What the task asks — Write out exactly the lines that run from the line containing "obj.matrix_world = Matrix.Identity(4)" through the line containing "return ((low.x /"; both end lines belong to the answer.

Provided material —
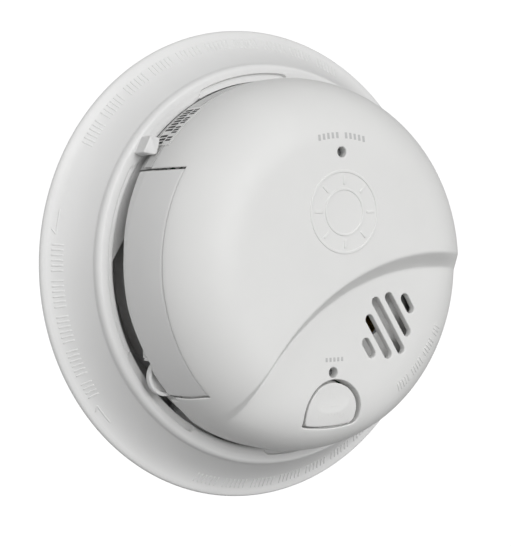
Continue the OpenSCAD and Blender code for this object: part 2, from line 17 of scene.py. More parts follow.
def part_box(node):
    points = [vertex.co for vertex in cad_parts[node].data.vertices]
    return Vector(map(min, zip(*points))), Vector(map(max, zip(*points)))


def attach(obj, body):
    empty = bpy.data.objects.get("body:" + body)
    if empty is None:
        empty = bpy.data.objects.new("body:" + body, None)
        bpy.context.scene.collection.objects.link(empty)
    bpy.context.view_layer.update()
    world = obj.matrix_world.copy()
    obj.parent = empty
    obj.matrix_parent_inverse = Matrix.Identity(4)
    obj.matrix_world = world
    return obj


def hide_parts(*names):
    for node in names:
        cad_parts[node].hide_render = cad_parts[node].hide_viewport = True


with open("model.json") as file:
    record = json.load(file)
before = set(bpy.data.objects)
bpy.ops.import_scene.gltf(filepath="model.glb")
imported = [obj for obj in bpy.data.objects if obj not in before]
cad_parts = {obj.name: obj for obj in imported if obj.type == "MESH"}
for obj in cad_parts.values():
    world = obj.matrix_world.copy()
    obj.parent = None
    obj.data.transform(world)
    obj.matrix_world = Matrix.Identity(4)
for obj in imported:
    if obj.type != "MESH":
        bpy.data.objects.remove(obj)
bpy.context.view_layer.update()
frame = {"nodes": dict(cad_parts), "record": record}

MM = 0.001
nodes = frame["nodes"]


# ------------------------------------------------------------------ sizes, from the frame

def node_span(node):
    """A node's box at rest in millimetres: (x0, x1), (z0, z1), (h0, h1)."""
    low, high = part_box(node)
    return ((low.x / MM, high.x / MM), (low.z / MM, high.z / MM), (-high.y / MM, -low.y / MM))


# Bracket: its flange rises from the rim to the foot of the ridge, inside which lies the recess
BRACKET_R = node_span("mounting_bracket")[0][1]
RECESS_R = BRACKET_R - 16.5
RIDGE_R = RECESS_R + 3.8
RIDGE_H = 16.6
FOOT_R = RECESS_R + 5.4
FOOT_H = 14.4
RIM_H = 3.8
RIM_ROUND = 1.2
PLATE_T = 2.4
WIRING_R = 30.0
SCREW_R = 39.7
NOTCH_STARTS = (85, 205, 264, 325)
NOTCH_SPAN = 33
LABEL_MIDDLE = 133

# Cover
COVER_R = node_span("cover")[1][1]
COVER_EDGE_H = 24.7
FACE_TOP = node_span("cover")[2][1]
CROWN = 0.9
RELIEF = 0.25
DOME_H = FACE_TOP - CROWN - RELIEF
COVER_T = 2.0
SHOULDER_R = 34.0
LOW_SHOULDER_R = 35.2
LOW_H = 43.7
# Each level of the face: where its shoulder starts, its height and its shoulder's squareness
HIGH_SHAPE = (SHOULDER_R, DOME_H, 2.0)
LOW_SHAPE = (LOW_SHOULDER_R, LOW_H, 2.35)
STEP_CENTRE = np.array([36.0, -71.8])
STEP_R = (73.5, 72.6)         # at the step's left and right ends
STEP_HALF = (1.55, 2.3)

# Drawer's panel
PANEL_Z = (-35.8, 27.0)
PANEL_LOW_H = 23.4
PANEL_FOOT = ((-25.0, 23.4), (-11.0, 21.8), (4.0, 21.6), (27.0, 19.2))  # its lower edge, as (z, h)
TAB_H = 19.4
PANEL_HIGH_H = node_span("battery_drawer")[2][1]
PANEL_TAPER = (31.0, 0.8)     # above this height the panel's lower end slants in by so much
DRAWER_GAP = 0.6
NOTCH_H = PANEL_HIGH_H + 0.3
SKIRT_H = 21.3
SKIRT_Z = (-29.2, -27.4)
SIDE_R = 53.0
APRON = ((223.5, 20.3), (228.8, 20.3), (237.4, 17.2), (262.0, 17.2))  # its lower edge, as (angle, h)

# Places and sizes on the face
HORN_AT = np.array([19.9, -18.1])
ALARM_LAMP_AT = np.array([0.0, 31.5])
POWER_LAMP_AT = np.array([0.0, -30.5])
BUTTON_AT = np.array([0.6, -42.3])
BUTTON_R = 9.8
BUTTON_HALF = 9.7
BUTTON_BASE_R = 46.85
BUTTON_SHIFT = np.array([-0.15, 0.0])
BUTTON_SINK = 0.6
OPENING_CORNERS = (0.9, 2.2)
BUTTON_CORNERS = (1.6, 1.6)
SKIRT_FOOT_H = 37.0
DISH_AT = np.array([0.5, -40.2])
DISH_R = 26.0
LAMP_HOLE_R = 1.5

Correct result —
    obj.matrix_world = Matrix.Identity(4)
for obj in imported:
    if obj.type != "MESH":
        bpy.data.objects.remove(obj)
bpy.context.view_layer.update()
frame = {"nodes": dict(cad_parts), "record": record}

MM = 0.001
nodes = frame["nodes"]


# ------------------------------------------------------------------ sizes, from the frame

def node_span(node):
    """A node's box at rest in millimetres: (x0, x1), (z0, z1), (h0, h1)."""
    low, high = part_box(node)
    return ((low.x / MM, high.x / MM), (low.z / MM, high.z / MM), (-high.y / MM, -low.y / MM))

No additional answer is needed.